## What is needed:
Look below for the line containing "Recreate this object" and the line containing "CENTRE_Y = -2.72"; repeat exactly those two lines and all lines between them, and nothing else.

+++

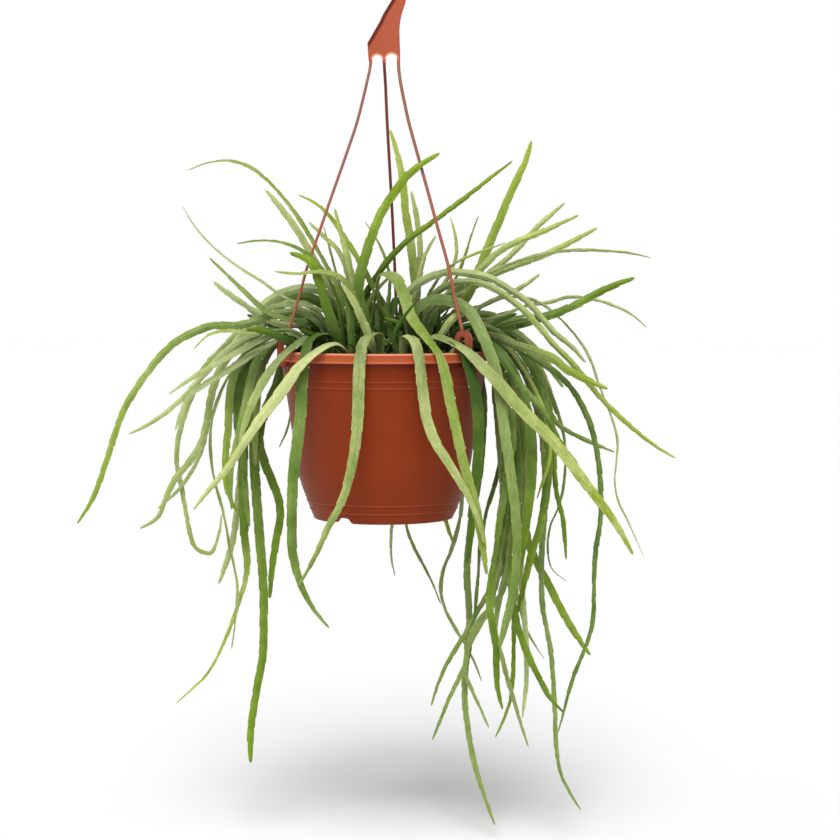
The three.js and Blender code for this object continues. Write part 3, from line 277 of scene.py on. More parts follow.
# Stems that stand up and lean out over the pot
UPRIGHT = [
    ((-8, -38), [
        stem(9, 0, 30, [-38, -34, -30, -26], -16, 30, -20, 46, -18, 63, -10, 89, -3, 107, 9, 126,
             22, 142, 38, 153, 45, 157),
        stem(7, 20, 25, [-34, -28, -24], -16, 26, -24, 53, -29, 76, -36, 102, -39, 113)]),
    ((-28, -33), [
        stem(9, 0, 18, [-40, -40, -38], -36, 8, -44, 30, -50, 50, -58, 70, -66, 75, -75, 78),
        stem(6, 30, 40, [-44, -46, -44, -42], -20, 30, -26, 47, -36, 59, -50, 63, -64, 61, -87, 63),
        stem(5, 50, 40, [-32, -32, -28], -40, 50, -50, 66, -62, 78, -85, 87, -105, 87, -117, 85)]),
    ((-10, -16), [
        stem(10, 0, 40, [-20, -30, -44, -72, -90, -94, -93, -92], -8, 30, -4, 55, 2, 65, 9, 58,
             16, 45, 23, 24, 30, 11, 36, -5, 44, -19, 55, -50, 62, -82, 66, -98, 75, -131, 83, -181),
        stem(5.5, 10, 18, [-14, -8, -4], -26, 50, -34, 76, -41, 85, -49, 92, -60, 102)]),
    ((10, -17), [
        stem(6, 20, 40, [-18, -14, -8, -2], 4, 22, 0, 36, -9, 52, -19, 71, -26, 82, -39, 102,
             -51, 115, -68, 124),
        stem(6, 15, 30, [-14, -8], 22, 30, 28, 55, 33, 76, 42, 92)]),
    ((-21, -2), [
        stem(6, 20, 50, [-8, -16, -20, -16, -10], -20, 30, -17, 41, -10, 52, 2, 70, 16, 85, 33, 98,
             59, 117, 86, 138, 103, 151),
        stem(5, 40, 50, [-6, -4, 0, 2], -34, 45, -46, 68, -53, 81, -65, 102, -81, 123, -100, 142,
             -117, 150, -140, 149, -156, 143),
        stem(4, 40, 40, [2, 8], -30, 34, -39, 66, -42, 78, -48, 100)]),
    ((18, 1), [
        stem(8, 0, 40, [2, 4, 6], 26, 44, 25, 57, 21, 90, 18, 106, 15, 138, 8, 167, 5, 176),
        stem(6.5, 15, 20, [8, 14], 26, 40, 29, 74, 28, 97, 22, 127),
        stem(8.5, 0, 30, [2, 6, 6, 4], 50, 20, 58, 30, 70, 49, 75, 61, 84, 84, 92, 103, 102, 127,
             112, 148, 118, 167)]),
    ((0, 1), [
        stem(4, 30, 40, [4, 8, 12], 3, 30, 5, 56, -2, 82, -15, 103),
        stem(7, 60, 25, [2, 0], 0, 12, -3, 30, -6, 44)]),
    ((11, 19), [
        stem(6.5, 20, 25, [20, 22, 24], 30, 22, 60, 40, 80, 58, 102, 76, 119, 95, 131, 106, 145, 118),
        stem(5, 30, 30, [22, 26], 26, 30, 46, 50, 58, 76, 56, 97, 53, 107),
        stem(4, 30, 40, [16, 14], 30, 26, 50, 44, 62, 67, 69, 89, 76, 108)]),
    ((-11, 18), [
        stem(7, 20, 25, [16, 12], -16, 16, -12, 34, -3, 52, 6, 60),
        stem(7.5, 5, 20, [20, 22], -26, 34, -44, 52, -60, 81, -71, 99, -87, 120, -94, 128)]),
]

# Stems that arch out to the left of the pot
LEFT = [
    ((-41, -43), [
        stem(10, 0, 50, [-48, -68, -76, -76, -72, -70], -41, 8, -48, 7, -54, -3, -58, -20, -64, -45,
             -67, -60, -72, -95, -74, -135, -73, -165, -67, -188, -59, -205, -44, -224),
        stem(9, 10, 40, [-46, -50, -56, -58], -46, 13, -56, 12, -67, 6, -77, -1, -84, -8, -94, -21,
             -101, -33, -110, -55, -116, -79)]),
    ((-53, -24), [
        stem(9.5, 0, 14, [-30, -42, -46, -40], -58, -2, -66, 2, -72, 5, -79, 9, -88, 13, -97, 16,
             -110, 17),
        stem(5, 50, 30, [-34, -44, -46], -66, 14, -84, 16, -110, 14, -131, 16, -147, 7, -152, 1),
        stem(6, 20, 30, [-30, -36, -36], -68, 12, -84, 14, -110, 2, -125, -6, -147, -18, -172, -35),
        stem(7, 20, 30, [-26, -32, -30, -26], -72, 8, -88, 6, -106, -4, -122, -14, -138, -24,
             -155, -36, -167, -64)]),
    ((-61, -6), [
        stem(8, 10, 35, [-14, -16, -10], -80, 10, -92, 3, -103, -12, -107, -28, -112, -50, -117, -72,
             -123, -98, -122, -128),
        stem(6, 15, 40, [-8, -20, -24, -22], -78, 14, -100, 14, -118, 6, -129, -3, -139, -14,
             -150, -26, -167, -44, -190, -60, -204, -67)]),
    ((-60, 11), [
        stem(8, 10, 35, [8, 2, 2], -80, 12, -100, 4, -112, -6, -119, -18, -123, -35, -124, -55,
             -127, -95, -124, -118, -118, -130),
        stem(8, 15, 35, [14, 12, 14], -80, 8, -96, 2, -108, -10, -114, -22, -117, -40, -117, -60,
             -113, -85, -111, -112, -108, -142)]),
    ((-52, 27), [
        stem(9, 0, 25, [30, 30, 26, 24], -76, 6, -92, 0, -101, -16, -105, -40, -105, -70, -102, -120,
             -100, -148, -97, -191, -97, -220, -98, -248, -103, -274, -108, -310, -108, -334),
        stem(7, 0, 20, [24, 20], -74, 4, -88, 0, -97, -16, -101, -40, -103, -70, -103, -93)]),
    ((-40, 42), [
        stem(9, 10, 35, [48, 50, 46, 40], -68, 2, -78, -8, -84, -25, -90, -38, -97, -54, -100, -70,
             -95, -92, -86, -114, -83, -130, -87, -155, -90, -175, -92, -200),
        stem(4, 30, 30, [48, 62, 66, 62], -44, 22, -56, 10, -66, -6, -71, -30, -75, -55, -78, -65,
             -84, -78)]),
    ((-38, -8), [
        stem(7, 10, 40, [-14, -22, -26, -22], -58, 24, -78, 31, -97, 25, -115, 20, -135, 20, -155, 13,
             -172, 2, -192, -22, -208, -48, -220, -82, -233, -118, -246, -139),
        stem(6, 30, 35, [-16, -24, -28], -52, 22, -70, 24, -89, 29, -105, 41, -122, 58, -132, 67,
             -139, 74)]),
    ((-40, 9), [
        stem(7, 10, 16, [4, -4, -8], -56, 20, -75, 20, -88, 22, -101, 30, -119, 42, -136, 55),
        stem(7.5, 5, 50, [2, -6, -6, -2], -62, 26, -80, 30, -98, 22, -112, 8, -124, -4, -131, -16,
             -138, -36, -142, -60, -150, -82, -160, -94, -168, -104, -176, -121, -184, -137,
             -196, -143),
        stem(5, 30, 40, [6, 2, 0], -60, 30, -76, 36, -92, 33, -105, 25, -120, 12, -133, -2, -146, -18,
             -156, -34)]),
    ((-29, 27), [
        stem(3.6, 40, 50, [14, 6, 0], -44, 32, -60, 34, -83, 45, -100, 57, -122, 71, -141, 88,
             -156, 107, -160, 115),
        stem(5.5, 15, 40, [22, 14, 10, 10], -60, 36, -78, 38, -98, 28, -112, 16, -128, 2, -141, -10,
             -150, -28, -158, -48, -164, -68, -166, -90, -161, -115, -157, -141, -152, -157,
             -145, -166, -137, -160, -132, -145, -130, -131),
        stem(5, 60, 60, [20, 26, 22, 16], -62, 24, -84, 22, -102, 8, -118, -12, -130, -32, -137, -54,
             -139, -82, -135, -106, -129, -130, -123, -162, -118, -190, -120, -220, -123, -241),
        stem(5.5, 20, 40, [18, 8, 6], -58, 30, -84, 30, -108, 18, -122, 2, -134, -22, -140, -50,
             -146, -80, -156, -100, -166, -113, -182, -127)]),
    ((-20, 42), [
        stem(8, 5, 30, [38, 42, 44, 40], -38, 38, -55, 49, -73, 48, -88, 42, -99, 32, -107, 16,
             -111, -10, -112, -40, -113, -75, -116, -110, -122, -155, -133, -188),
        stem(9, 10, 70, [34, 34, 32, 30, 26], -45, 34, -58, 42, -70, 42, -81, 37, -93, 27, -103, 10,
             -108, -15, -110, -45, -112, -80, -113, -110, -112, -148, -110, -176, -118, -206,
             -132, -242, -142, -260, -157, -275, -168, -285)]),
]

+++

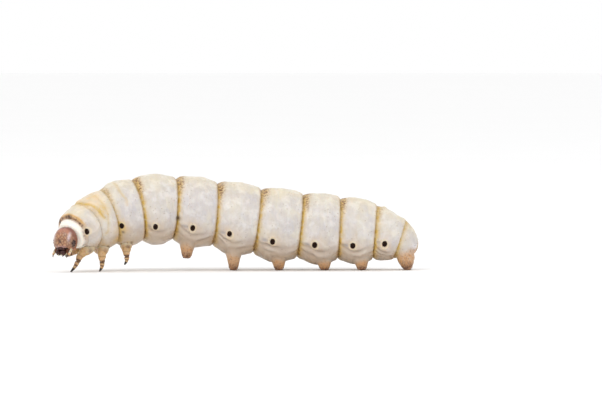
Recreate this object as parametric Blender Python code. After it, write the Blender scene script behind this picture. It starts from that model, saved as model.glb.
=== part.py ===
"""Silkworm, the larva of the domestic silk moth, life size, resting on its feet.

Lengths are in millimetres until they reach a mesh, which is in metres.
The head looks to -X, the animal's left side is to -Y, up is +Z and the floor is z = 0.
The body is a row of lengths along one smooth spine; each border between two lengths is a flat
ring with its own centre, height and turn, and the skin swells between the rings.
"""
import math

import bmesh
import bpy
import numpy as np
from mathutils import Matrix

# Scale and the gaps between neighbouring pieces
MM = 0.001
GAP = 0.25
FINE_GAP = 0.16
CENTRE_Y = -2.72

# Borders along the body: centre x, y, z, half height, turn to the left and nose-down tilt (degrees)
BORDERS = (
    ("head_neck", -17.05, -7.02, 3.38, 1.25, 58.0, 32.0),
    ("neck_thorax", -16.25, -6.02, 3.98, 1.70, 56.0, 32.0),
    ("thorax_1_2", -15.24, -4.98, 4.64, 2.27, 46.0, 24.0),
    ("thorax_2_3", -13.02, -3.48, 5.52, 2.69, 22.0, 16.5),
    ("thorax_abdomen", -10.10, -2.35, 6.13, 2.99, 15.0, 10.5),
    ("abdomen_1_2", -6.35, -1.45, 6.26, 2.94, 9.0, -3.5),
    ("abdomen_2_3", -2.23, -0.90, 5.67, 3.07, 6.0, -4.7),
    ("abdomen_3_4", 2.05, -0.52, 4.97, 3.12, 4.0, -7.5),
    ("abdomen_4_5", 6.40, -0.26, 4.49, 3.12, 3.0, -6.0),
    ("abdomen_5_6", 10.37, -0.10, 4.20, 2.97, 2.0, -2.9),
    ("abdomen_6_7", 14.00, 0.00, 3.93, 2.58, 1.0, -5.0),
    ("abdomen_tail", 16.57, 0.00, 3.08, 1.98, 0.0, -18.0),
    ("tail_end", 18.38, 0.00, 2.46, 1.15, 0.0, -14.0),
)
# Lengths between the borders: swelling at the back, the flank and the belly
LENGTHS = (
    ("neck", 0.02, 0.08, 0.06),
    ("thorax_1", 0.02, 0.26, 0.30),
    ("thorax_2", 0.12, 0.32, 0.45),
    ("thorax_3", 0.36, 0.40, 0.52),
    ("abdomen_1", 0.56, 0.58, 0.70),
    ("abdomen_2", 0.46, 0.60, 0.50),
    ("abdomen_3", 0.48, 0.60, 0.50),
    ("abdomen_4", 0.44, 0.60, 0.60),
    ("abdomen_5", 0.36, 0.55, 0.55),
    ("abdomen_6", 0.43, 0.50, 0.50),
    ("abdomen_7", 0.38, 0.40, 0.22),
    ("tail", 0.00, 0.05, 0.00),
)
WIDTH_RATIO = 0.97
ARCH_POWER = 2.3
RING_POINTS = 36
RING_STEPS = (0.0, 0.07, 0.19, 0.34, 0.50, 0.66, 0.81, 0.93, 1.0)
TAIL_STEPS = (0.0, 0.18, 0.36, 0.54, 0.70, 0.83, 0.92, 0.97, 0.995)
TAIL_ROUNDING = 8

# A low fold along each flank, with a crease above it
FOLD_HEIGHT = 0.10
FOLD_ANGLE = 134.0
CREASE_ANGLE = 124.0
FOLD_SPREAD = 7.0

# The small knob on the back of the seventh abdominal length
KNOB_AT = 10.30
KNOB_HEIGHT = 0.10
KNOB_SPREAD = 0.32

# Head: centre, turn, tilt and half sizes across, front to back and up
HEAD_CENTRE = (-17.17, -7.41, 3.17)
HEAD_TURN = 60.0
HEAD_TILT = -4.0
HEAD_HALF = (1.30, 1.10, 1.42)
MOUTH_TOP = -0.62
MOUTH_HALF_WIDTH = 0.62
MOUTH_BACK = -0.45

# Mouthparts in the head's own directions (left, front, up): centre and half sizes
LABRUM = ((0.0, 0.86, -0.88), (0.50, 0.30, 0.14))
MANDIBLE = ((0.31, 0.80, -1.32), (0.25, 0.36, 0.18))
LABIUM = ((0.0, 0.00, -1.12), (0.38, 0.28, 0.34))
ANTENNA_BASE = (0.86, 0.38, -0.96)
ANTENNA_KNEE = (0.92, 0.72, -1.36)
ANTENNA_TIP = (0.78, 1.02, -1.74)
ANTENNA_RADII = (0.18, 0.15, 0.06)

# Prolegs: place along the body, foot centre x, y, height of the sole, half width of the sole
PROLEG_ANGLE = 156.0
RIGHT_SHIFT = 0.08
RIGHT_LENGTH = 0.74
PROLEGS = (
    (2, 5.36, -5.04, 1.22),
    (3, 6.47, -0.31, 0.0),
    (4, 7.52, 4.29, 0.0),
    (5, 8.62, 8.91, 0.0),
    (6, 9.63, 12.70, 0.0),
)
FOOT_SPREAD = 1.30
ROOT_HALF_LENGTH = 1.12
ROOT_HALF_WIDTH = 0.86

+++

## Task response:
Recreate this object as parametric Blender Python code. After it, write the Blender scene script behind this picture. It starts from that model, saved as model.glb.
=== part.py ===
"""Silkworm, the larva of the domestic silk moth, life size, resting on its feet.

Lengths are in millimetres until they reach a mesh, which is in metres.
The head looks to -X, the animal's left side is to -Y, up is +Z and the floor is z = 0.
The body is a row of lengths along one smooth spine; each border between two lengths is a flat
ring with its own centre, height and turn, and the skin swells between the rings.
"""
import math

import bmesh
import bpy
import numpy as np
from mathutils import Matrix

# Scale and the gaps between neighbouring pieces
MM = 0.001
GAP = 0.25
FINE_GAP = 0.16
CENTRE_Y = -2.72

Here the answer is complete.